PROBLEM DETAILS → Return all lines in the material below that contain "materials".

COLLECTED MATERIAL →

========

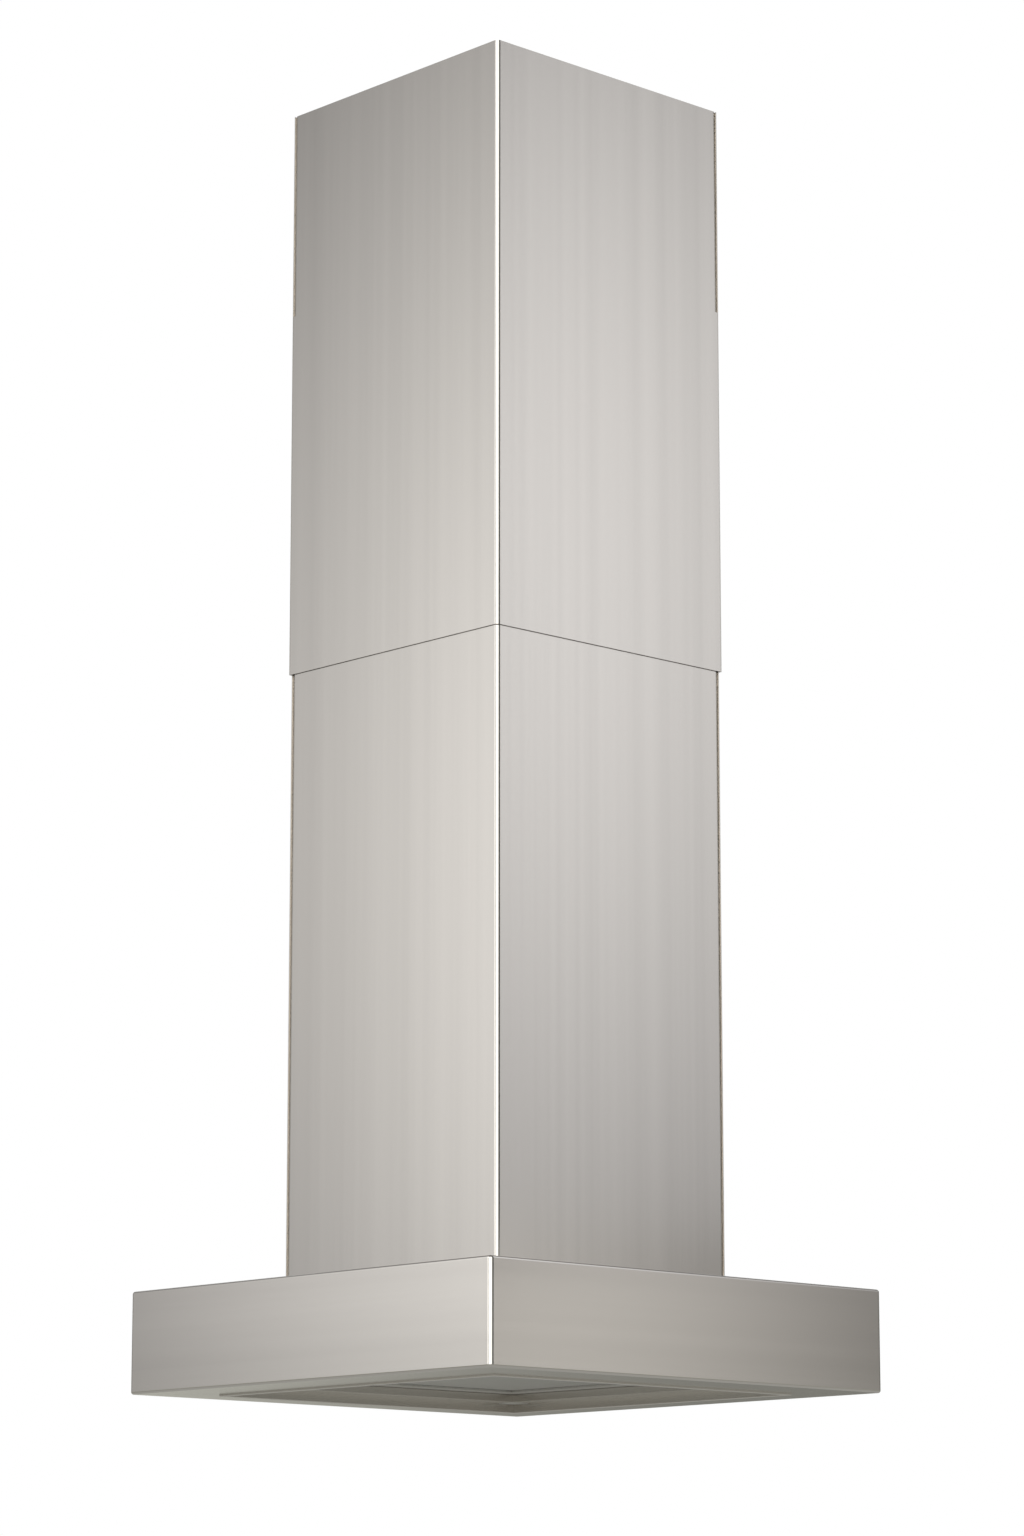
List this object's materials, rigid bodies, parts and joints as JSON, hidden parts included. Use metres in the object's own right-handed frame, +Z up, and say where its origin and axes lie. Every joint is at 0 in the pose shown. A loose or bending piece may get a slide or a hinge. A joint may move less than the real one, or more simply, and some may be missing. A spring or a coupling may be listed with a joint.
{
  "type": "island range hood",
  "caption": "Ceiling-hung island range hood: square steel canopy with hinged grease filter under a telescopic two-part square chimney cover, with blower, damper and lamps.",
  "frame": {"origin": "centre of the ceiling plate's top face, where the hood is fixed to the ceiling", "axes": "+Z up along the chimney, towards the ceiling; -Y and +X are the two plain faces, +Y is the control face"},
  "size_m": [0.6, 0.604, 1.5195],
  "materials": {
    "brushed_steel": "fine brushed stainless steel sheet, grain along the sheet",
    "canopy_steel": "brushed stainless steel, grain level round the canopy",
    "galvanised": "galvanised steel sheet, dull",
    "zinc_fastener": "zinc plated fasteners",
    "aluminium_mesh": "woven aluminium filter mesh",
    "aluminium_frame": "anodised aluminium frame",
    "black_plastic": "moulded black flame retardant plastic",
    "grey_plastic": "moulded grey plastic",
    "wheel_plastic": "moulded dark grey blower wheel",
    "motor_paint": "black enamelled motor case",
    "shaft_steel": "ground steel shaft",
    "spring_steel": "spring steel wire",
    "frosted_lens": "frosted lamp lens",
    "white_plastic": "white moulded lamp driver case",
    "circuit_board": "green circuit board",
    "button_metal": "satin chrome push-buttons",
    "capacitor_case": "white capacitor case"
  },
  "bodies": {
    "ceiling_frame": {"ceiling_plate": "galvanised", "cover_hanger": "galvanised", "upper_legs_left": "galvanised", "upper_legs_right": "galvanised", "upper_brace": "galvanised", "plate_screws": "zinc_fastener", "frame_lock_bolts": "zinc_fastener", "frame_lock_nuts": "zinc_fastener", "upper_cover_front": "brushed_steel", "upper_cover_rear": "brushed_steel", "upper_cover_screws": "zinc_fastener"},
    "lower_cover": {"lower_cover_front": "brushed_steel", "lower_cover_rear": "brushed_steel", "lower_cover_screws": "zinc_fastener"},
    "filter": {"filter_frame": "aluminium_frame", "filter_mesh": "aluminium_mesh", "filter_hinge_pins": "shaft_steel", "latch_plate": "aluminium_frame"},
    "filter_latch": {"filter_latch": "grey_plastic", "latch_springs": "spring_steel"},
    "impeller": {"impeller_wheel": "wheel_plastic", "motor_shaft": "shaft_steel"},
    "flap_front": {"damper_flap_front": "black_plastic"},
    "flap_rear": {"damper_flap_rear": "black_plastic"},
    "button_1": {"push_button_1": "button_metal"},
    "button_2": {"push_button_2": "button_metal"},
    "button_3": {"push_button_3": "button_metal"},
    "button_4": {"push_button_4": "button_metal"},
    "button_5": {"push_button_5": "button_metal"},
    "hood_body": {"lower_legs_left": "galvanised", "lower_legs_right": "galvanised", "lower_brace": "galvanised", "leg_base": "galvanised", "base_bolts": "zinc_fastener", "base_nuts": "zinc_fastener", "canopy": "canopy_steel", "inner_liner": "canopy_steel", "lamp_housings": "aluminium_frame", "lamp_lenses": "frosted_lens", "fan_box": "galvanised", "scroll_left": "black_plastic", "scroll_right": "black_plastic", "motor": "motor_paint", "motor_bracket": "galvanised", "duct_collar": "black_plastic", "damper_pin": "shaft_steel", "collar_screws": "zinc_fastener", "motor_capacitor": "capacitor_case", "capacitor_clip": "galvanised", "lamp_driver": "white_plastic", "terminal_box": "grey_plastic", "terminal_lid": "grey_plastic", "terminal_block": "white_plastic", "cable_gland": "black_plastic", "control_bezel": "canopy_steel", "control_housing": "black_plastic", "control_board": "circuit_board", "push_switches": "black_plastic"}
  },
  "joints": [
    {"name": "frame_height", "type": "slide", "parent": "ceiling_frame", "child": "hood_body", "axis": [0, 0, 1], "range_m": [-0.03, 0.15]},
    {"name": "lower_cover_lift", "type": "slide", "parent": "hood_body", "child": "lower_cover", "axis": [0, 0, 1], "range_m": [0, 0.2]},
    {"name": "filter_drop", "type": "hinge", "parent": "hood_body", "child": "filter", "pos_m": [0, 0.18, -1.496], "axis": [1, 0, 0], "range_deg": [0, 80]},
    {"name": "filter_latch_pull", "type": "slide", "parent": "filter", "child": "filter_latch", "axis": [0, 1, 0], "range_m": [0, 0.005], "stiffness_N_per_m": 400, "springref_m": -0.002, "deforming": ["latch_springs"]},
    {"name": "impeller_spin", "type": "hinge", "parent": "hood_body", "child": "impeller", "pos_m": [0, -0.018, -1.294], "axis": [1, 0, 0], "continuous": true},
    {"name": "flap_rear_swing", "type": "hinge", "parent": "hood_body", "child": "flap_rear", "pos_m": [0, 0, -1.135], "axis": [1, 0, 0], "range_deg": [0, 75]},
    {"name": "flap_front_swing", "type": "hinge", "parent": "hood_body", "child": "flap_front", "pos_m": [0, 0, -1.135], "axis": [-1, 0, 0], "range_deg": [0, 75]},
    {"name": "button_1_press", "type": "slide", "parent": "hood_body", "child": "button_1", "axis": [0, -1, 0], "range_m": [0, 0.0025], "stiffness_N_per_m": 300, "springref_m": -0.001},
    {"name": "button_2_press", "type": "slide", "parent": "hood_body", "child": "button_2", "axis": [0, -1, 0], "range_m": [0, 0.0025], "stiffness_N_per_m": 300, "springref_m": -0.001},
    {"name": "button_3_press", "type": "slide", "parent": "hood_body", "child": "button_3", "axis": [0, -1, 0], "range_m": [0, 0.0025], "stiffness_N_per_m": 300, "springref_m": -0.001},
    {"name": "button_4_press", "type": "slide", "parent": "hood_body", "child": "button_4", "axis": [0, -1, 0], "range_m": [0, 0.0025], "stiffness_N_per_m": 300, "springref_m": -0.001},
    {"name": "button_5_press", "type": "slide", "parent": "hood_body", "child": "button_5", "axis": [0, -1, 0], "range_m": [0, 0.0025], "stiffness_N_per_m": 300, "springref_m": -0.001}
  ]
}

========

SOLUTION →
List this object's materials, rigid bodies, parts and joints as JSON, hidden parts included. Use metres in the object's own right-handed frame, +Z up, and say where its origin and axes lie. Every joint is at 0 in the pose shown. A loose or bending piece may get a slide or a hinge. A joint may move less than the real one, or more simply, and some may be missing. A spring or a coupling may be listed with a joint.
  "materials": {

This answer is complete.